When Bolton’s recess appointment was due to expire towards the end of 2006, critics in the Senate declined to approve his nomination, and he returned to his position as a senior fellow at the American Enterprise Institute.

A frequent guest on Fox News programs, he remains a sharp critic of Obama’s foreign policy.

Others believed to be in contention for the post currently held by John Kerry include former New York City mayor Rudi Giuliani and 2012 Republican presidential contender and former Massachusetts governor Mitt Romney. Senate Foreign Relations Committee chairman Bob Corker’s name has also been mentioned.
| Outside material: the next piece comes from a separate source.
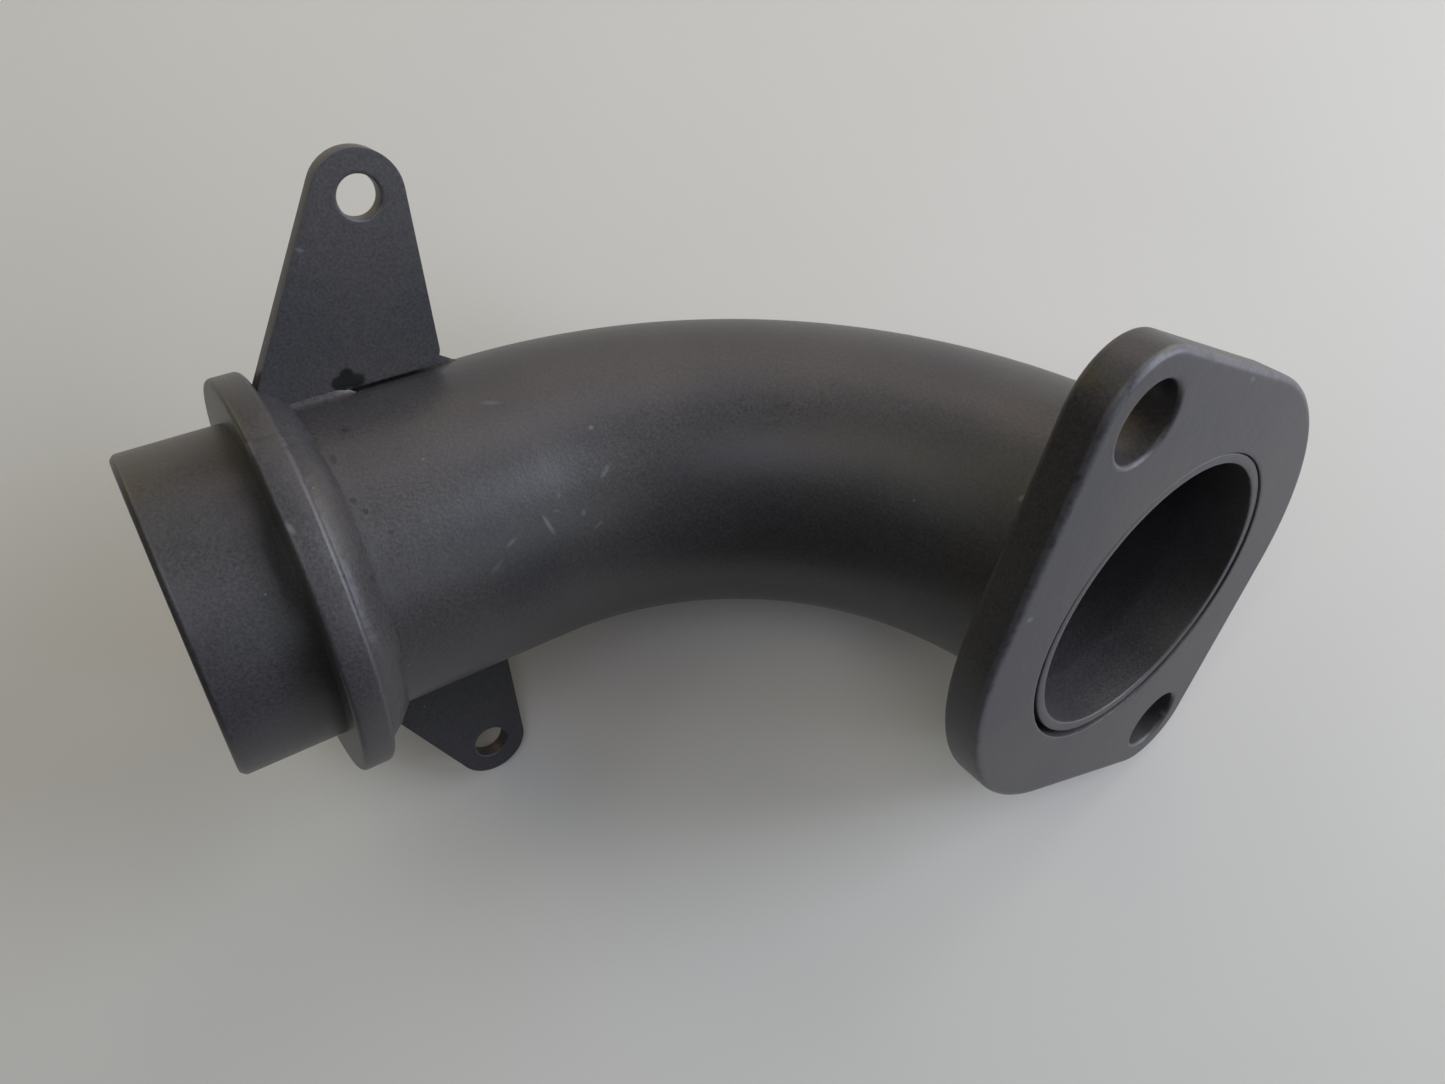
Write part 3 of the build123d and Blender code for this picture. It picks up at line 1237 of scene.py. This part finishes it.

Of the four, only Giuliani was named as having been one of a group of “national leaders” who held separate meetings over two days with Trump and Vice president-elect Mike Pence over the weekend.

An official readout of Sunday’s meetings said that Trump and Pence conversed with Giuliani “about restoring America’s prominence in the world, ongoing national security issues and threats at various hotspots on a global basis.”

Giuliani does not have extensive foreign policy experience, but his leadership in New York City in the aftermath of the 9/11 terrorist attacks won him praise and burnished his national security credentials. He would later serve on the bipartisan Iraq Study Group formed by the U.S. Congress in 2006.

Romney, a former venture capitalist, also has little foreign policy experience. During his 2012 presidential campaign a trip to Britain, Israel and Poland was felt by many to have hurt rather than helped his image.

Romney harshly criticized Trump during the 2016 campaign and his emergence as a possible contender for the high-profile cabinet position came as a surprise to many.